The 20th century brought a dimunition of Vienna's glory. The city suffered economically from the loss of empire that resulted from WWI, and entered a new era with the postwar election of the Social Democrats, whose impressive social policies were epitomised by public housing schemes like the Karl-Marx-Hof complex of 1325 apartments. Growing political tensions between the city's socialist climate and the increasingly conservative federal government culminated in the establishment of an authoritarian regime in 1933.

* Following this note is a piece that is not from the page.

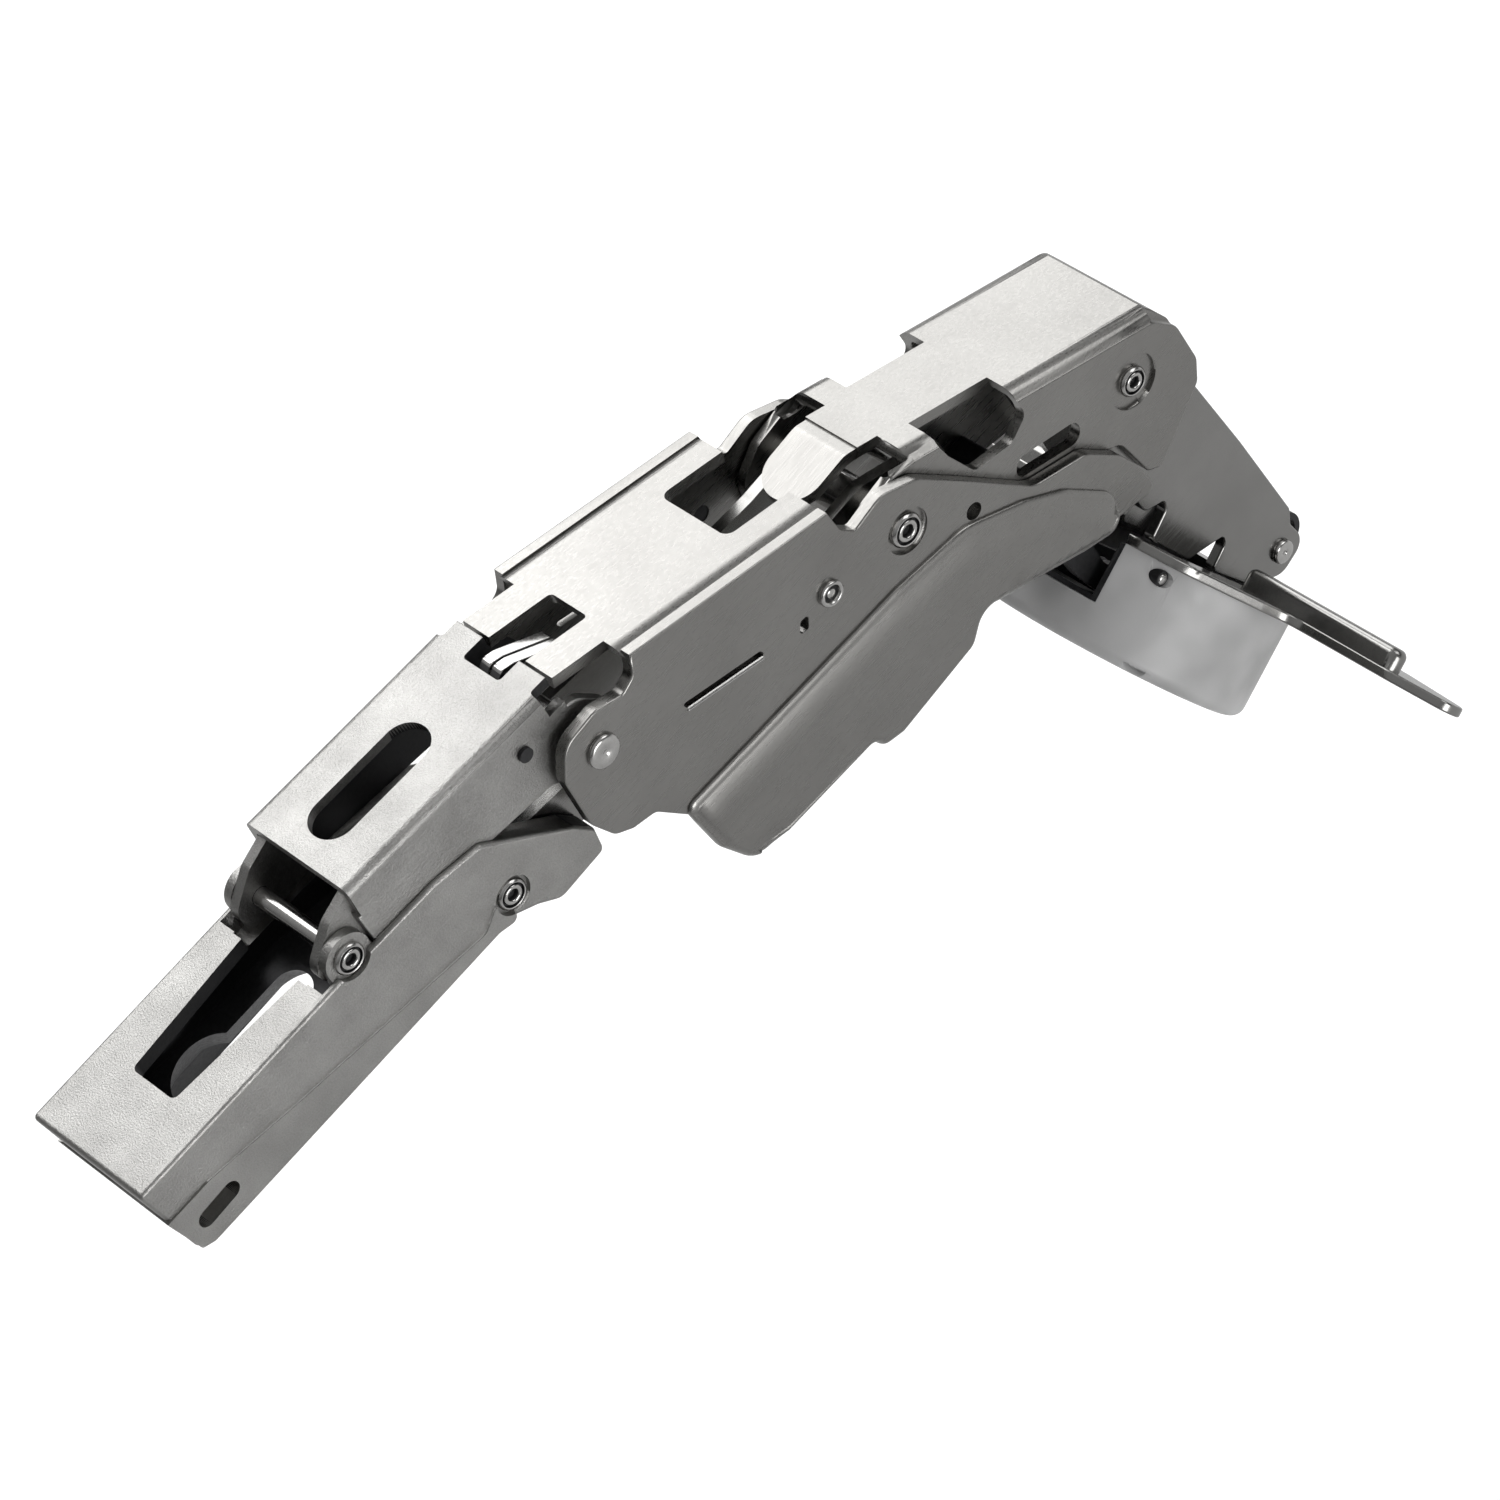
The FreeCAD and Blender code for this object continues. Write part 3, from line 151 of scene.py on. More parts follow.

Allied bombing was particularly heavy in Vienna in the last two years of WWII and most major public buildings were damaged or destroyed, along with some 86,000 homes. At war's end Vienna was divided into four zones, control alternating between the USA, the Soviet Union, Britain and France on a monthly basis. The Allied forces finally withdrew in 1955 and Austria joined the United Nations. Since the walls came tumbling down in 1989, Vienna has found itself with a new sense of purpose as a gateway city to Central and Eastern Europe.

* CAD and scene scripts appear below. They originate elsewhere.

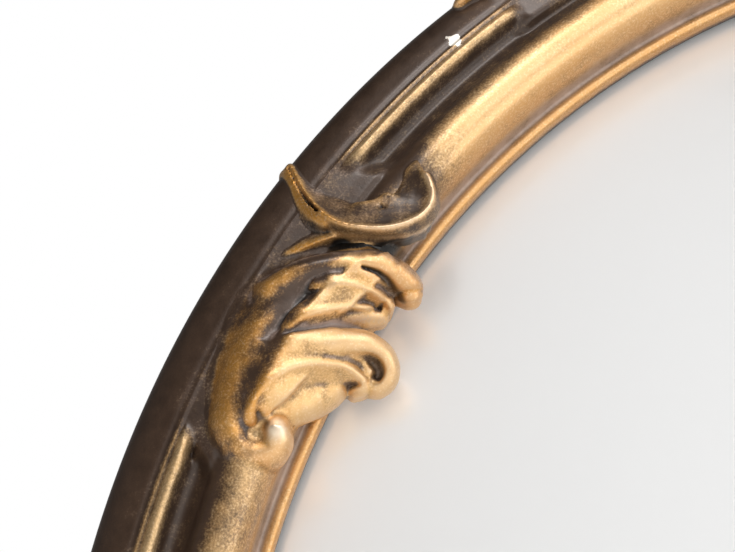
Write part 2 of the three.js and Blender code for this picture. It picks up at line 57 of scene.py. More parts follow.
GAP = 0.3  # between pieces that touch
EDGE_R = 299.6  # the rim as it is drawn here, just inside the solid's
BACK = WALL_GAP - EDGE_H  # the ring's back, over the rim's edge
GLASS_T, DOME_RISE, BOARD_H = 3.0, 38.0, 9.0
DOME_R = (GLASS_R**2 + DOME_RISE**2) / (2 * DOME_RISE)
DOME_C = BOARD_H + GAP + GLASS_T - (DOME_R - DOME_RISE)
FLAT_R = 280.0  # the radius whose length a corner casting's flat block keeps
CORNERS = {"upper_left": (150, 1), "upper_right": (30, -1), "lower_left": (210, -1), "lower_right": (-30, 1)}
CRESTS = {"crest_top": 90, "crest_bottom": 270}


def placed(name, data):
    """A new object in the scene."""
    made = bpy.data.objects.new(name, data)
    bpy.context.scene.collection.objects.link(made)
    return made


# ---- camera: the photograph's, from the rim's and the sight edge's curves ----
# It stands 0.47 m from the carving, low and to the left of the axis.
LENS_PIXELS, PHOTO_WIDTH, SENSOR = 1800.0, 735.0, 36.0
camera = placed("camera", bpy.data.cameras.new("camera"))
camera.data.sensor_width = SENSOR
camera.data.lens = LENS_PIXELS / PHOTO_WIDTH * SENSOR
camera.data.clip_start, camera.data.clip_end = 0.01, 20.0
camera.matrix_world = Matrix((
    (0.9981, -0.0211, -0.0580, -0.25027),
    (-0.0618, -0.3415, -0.9378, -0.47043),
    (0.0000, 0.9396, -0.3421, -0.01999),
    (0, 0, 0, 1)))
bpy.context.scene.camera = camera
bpy.context.scene.view_settings.view_transform = "Standard"


# ---- carving in numbers ----
def through(rows, count):
    """Smooth line through rows of numbers: Hermite cubics whose slopes are the rows' own differences
    over chord length, sampled at even steps of that length."""
    p = np.array(rows, float)
    t = np.concatenate([[0], np.cumsum(np.linalg.norm(np.diff(p[:, :3], axis=0), axis=1))])
    slope = np.gradient(p, t, axis=0)
    u = np.linspace(0, t[-1], count)
    i = np.clip(np.searchsorted(t, u, side="right") - 1, 0, len(t) - 2)
    w = (t[i + 1] - t[i])[:, None]
    x = (u - t[i])[:, None] / w
    return ((2 * x**3 - 3 * x**2 + 1) * p[i] + (x**3 - 2 * x**2 + x) * w * slope[i]
            + (3 * x**2 - 2 * x**3) * p[i + 1] + (x**3 - x**2) * w * slope[i + 1])


def step(x, a, b):
    """Rises smoothly from 0 at a to 1 at b: 3t squared less 2t cubed."""
    t = np.clip((x - a) / (b - a), 0, 1)
    return t * t * (3 - 2 * t)


def wobble(x, y, z, size, seed):
    """Uneven hand-worked surface: a sum of sines of three directions with irrational ratios."""
    k = 2 * np.pi / size
    return (np.sin(k * (x + 0.37 * y) + seed) * np.cos(k * (0.83 * y - 0.51 * z) + 1.7 * seed)
            + 0.6 * np.sin(k * (1.71 * x - 1.13 * y + 0.7 * z) + 2.3 * seed)
            + 0.4 * np.sin(k * (2.63 * y + 1.39 * x) + 3.1 * seed)) / 2.0


# Front of the moulding from the rim's edge to the sight edge: radius, rise.
MOULDING = [
    (299.6, 0), (299.3, 1.7), (298.3, 3.3), (295.6, 5.6), (292.4, 7.3), (289.6, 8.3), (288.8, 8.3),
    (288.4, 8.8), (288.1, 9.3), (287.7, 9.35), (287.3, 8.9), (287, 9.2), (286.6, 10.1), (285.8, 11.1),
    (284.9, 11.4), (284, 10.9), (283.1, 9.3), (281.8, 7.2), (280, 6.45), (278.6, 6.9), (277.3, 8),
    (276.5, 8.6), (275.9, 9.7), (274.2, 11.9), (272, 13.2), (269.6, 13.9), (267.2, 13.8), (264.9, 12.5),
    (263, 9.9), (261.6, 6.3), (260.8, 2.4), (260.35, -0.4), (259.6, -1.7), (258.8, -1.3), (258.1, -0.85),
    (257, -0.8), (256.2, -1.9), (255.8, -4)]
FRONT = through(MOULDING, 86)
GROUND_AT = [262, 270, 274, 277, 281, 285, 287.4, 288.2, 288.8, 291]
GROUND_TO = [13, 13.9, 12.2, 11, 9.9, 9.1, 8.6, 9, 8.4, 7.8]


def ground_share(a, r, kind):
    """How far the mouldings have died into smooth ground beside a casting, 0 to 1: a soft window in the
    angle a from the casting's centre, times one in the radius. The window's ends slant with the radius."""
    if kind == "scroll":
        low = step(a, -8.0 + 0.10 * (r - 285), -6.4 + 0.10 * (r - 285))
        high = 1 - step(a, 10.1 - 0.16 * (r - 282), 11.3 - 0.16 * (r - 282))
        return low * high * step(r, 273.5, 277.5) * (1 - step(r, 288.4, 290.4))
    low = 1 - step(np.abs(a), 39.2, 40.6)
    return low * step(r, 278, 281) * (1 - step(r, 291.5, 294.5))


def ground_rise(r):
    """Smooth ground that the mouldings die into: a straight slope from the band up to the torus, with one
    fine line near its outer end."""
    return np.interp(r, GROUND_AT, GROUND_TO)


def bead_pit(a, r):
    """Depth of the small pit at a bead's lower end: 3.2 mm times e to the minus squares of the distance
    along the bead over 1.7 mm and of the distance across it over 1 mm."""
    return 3.2 * np.exp(-(((a - 10.9) * 4.9 / 1.7) ** 2 + (r - 283.0) ** 2))


def surface_rise(a, r, kind):
    """Rise of the ring's front at an angle from a casting's centre and a radius; far down inside the sight
    edge, where there is no moulding, and a little down past the rim."""
    order = np.argsort(FRONT[:, 0])
    rise = np.interp(r, FRONT[order, 0], FRONT[order, 1])
    rise = rise + ground_share(a, r, kind) * (ground_rise(r) - rise)
    if kind == "scroll":
        rise = rise - bead_pit(a, r)
    return np.where(r < SIGHT_R, -40.0, np.where(r > EDGE_R, -2.5, rise))


def flat_rows(rows, reference=FLAT_R):
    """Rows of [degrees, inward, rise, half width, half depth] as a flat block's coordinates."""
    rows = np.array(rows, float)
    rows[:, 0] = np.radians(rows[:, 0]) * reference
    rows[:, 1] = RIM_R - rows[:, 1]
    return rows


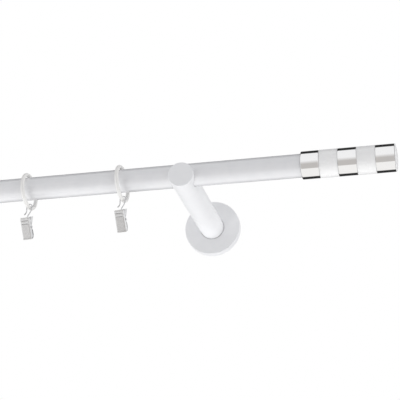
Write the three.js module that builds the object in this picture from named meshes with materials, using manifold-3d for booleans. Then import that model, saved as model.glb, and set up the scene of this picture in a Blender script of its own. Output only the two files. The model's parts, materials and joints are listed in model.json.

Vienna's Habsburg facade is rigorously maintained - although the last ruling Habsburg passed away in 1989 - but the city is increasingly forward-looking. The 1990s were a difficult time for Austria. In 1993 Chancellor Franz Vanitsky publicly admitted that Austrians had been 'willing servants of Nazism'. The scars of WWII history were opened further in the new millenium: the federal government's move to the right has been the subject of concern for many Austrians as well as the European Union since 2000, and the government remains the subject of close international monitoring. Nevertheless, Vienna seems to be going through a time of renewal, shaking off its staid image and facing the future with zest.